> [TASK DESCRIPTION]: Filter the lines below, copying only those with the string "bending".

> [PROVIDED DATA]:
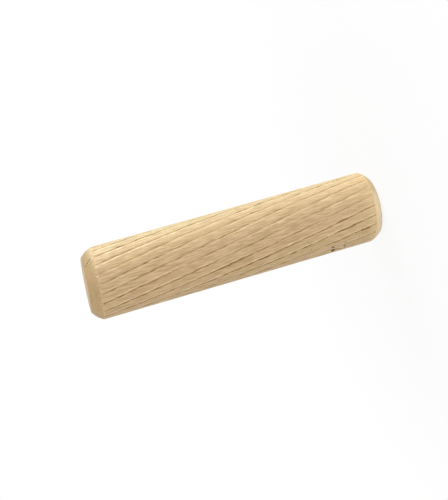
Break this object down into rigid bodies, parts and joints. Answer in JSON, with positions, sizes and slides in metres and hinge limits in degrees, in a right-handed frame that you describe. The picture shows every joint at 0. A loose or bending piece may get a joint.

==

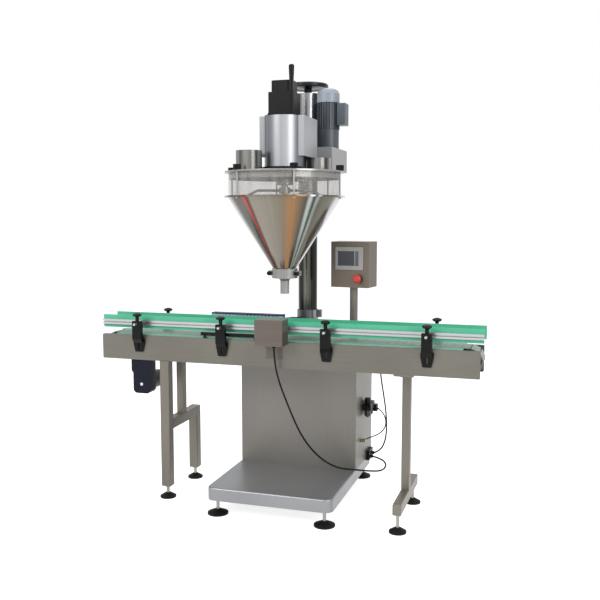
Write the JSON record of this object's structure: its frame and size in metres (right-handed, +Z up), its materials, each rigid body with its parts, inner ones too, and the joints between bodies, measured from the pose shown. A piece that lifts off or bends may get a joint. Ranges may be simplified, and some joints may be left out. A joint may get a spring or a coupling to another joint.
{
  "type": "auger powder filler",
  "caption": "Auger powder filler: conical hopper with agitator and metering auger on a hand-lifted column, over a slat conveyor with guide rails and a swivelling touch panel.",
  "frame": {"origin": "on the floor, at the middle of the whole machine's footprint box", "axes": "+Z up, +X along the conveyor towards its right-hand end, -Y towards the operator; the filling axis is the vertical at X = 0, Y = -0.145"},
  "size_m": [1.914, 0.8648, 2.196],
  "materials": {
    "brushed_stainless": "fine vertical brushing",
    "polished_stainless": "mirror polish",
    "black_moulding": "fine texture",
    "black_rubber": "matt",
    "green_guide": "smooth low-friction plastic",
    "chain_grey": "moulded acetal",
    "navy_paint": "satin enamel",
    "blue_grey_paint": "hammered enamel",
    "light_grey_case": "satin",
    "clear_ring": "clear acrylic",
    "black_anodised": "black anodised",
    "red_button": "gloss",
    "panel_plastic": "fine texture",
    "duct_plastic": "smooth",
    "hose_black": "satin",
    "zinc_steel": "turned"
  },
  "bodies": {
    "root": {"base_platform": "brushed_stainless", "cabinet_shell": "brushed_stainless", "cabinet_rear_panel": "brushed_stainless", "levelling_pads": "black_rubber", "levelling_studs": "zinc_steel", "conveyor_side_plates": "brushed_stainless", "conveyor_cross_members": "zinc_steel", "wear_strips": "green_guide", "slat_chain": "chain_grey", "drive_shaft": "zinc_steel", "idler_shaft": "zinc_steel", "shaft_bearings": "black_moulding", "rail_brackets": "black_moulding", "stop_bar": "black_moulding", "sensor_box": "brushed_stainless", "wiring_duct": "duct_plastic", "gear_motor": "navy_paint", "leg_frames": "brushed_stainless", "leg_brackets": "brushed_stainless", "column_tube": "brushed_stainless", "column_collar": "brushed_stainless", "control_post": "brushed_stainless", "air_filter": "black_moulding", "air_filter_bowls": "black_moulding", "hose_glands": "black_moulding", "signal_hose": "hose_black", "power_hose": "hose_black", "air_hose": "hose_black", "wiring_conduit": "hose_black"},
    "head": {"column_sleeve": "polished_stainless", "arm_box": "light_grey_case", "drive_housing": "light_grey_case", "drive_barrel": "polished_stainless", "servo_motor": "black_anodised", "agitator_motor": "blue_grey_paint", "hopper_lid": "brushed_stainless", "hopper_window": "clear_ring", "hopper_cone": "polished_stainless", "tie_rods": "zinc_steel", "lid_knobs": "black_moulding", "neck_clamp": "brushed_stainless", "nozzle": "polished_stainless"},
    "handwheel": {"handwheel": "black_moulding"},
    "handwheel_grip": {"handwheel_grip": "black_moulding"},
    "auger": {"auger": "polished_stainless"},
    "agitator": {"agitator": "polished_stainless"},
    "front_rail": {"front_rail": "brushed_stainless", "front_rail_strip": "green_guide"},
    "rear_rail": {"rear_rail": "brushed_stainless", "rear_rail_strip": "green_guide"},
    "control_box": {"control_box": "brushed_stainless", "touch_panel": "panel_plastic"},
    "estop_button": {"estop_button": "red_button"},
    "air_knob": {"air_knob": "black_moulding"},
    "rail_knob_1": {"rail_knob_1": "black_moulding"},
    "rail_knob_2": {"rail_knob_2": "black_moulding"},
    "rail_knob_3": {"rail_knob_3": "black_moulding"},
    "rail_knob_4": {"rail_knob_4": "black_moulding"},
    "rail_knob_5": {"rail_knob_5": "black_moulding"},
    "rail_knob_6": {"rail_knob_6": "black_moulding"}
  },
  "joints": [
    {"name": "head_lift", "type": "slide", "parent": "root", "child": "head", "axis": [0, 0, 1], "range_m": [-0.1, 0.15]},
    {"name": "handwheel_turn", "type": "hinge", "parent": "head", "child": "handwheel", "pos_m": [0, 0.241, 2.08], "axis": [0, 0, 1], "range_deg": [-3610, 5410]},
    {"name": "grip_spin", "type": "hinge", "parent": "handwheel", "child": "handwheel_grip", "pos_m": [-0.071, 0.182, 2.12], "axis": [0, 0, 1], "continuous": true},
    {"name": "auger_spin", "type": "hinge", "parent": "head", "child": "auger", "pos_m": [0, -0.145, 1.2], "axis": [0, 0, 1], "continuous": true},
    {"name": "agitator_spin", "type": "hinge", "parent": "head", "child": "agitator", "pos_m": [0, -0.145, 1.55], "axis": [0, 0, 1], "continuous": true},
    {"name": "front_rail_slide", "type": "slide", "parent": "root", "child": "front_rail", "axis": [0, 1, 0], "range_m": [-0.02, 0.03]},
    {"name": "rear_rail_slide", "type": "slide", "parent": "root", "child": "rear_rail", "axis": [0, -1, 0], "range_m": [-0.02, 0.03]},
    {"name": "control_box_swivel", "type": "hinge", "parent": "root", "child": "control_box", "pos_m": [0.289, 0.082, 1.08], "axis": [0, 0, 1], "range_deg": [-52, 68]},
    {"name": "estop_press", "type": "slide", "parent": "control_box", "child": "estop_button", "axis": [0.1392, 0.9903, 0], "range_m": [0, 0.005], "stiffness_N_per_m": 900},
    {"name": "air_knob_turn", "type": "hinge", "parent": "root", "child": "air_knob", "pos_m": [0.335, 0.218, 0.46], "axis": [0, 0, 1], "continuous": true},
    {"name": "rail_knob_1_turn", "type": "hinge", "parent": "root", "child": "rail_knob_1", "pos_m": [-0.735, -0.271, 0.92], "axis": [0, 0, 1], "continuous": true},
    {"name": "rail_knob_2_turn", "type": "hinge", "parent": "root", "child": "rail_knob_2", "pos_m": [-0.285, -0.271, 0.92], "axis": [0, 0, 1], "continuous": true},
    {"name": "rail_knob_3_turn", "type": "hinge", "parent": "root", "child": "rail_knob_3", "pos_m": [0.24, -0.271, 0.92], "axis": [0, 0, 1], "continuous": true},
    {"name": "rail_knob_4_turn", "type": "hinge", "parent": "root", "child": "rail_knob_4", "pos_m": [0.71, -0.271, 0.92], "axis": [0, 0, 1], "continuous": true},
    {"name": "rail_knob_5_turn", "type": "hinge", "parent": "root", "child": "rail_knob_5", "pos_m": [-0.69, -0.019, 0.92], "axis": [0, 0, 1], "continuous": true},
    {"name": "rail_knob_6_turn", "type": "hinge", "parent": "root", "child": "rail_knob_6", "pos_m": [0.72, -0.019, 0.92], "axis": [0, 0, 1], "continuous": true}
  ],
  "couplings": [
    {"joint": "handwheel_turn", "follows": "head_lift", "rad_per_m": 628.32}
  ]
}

==

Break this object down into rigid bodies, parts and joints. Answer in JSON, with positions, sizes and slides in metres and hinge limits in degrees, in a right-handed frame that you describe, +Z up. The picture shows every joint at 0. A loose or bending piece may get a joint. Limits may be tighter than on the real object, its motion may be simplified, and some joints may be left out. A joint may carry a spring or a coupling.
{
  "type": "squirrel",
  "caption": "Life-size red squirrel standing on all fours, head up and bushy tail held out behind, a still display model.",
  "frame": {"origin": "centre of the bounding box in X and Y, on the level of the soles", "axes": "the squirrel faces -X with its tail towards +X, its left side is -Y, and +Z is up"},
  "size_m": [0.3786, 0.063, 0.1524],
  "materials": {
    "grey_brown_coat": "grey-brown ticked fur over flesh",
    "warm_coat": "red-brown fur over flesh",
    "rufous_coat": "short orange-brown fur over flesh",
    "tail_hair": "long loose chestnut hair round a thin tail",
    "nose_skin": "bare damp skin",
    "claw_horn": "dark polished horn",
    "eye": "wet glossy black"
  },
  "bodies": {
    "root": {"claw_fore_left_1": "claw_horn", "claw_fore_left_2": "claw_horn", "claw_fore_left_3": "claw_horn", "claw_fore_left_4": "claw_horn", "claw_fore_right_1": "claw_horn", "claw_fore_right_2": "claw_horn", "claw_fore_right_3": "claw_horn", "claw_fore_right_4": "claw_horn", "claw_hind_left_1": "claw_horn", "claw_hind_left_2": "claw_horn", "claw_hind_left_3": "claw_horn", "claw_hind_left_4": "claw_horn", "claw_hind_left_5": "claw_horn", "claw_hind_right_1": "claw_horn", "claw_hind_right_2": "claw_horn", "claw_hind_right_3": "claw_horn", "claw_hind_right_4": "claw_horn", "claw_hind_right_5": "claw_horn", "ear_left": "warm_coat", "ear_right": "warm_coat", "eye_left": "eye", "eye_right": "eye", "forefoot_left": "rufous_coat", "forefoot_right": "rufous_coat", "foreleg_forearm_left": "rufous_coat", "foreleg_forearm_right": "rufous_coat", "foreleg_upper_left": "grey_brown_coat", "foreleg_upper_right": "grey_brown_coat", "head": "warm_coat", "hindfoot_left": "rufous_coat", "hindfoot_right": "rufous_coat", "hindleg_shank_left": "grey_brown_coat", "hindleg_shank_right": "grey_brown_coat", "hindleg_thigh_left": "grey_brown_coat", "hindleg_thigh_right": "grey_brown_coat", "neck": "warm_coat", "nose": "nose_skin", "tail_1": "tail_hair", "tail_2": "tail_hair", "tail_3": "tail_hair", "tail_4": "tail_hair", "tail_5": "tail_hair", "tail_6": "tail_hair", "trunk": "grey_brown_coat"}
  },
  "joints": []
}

> [SOLVED EXERCISE]:
Break this object down into rigid bodies, parts and joints. Answer in JSON, with positions, sizes and slides in metres and hinge limits in degrees, in a right-handed frame that you describe. The picture shows every joint at 0. A loose or bending piece may get a joint.
Break this object down into rigid bodies, parts and joints. Answer in JSON, with positions, sizes and slides in metres and hinge limits in degrees, in a right-handed frame that you describe, +Z up. The picture shows every joint at 0. A loose or bending piece may get a joint. Limits may be tighter than on the real object, its motion may be simplified, and some joints may be left out. A joint may carry a spring or a coupling.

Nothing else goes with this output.